Stated task -
Search the data for the word "three". Reproduce every line where it is found.

Provided data -
########################################
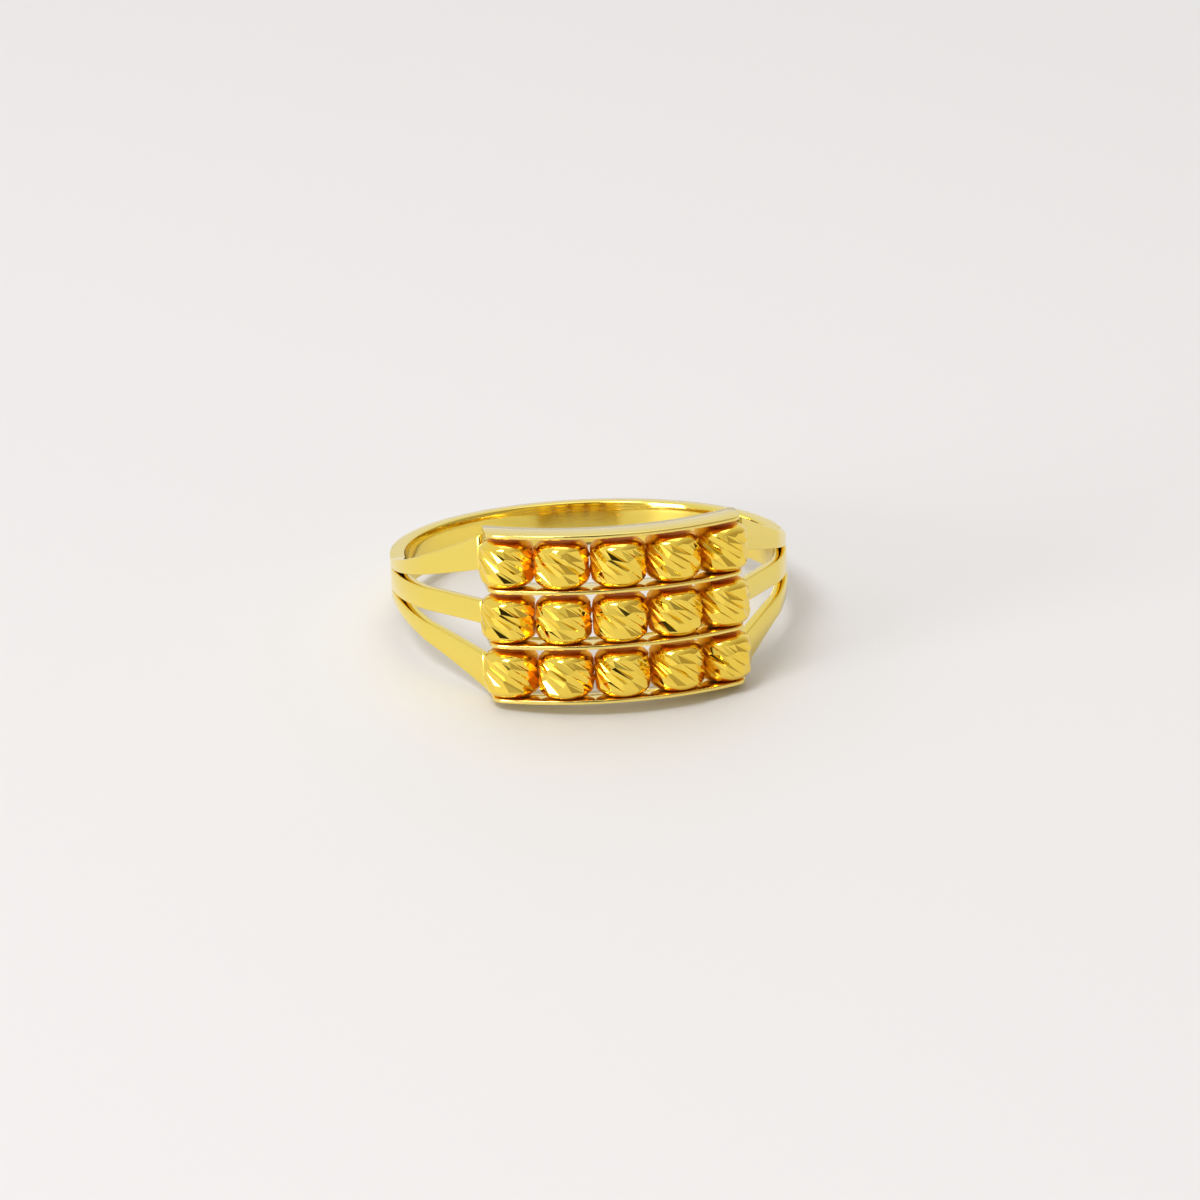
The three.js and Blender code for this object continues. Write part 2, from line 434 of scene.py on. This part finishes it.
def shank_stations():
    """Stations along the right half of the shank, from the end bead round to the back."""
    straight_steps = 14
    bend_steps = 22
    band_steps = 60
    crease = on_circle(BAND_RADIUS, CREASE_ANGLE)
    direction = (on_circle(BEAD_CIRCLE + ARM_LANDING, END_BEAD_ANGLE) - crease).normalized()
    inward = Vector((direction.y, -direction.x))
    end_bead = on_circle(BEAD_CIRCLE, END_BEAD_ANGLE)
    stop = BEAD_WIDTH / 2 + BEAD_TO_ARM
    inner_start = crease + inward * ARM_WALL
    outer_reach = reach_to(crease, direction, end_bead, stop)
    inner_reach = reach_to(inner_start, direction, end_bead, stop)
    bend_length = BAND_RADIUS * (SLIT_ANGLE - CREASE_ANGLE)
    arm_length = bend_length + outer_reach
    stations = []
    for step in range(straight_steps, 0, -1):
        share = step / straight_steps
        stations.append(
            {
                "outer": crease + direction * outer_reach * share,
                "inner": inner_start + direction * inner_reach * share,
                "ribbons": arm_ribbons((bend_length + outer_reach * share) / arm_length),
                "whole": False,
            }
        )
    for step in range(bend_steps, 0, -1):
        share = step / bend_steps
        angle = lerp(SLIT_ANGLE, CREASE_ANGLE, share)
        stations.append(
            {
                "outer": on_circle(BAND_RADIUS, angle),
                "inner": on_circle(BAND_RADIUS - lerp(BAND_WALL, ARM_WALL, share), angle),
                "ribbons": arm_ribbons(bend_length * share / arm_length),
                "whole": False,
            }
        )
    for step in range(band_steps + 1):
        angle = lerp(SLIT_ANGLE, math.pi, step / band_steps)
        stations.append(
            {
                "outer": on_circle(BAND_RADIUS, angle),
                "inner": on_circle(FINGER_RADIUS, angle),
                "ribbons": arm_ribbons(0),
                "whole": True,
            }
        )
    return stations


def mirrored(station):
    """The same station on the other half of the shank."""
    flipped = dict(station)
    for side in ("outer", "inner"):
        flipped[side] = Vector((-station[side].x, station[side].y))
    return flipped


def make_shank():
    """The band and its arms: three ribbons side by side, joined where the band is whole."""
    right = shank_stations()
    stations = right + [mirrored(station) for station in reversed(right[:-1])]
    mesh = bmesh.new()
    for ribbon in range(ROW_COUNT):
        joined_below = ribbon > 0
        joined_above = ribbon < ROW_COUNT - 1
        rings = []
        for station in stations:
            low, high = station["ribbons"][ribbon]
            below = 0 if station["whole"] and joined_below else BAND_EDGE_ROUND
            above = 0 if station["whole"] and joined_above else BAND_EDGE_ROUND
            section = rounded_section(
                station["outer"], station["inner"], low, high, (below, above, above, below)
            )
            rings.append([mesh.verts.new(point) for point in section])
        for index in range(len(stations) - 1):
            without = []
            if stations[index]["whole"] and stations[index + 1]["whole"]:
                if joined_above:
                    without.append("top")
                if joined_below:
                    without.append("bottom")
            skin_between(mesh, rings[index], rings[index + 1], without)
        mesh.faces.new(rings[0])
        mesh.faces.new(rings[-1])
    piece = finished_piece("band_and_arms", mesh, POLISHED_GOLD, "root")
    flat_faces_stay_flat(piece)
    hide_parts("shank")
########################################
Result of this task -
The three.js and Blender code for this object continues. Write part 2, from line 434 of scene.py on. This part finishes it.
    """The band and its arms: three ribbons side by side, joined where the band is whole."""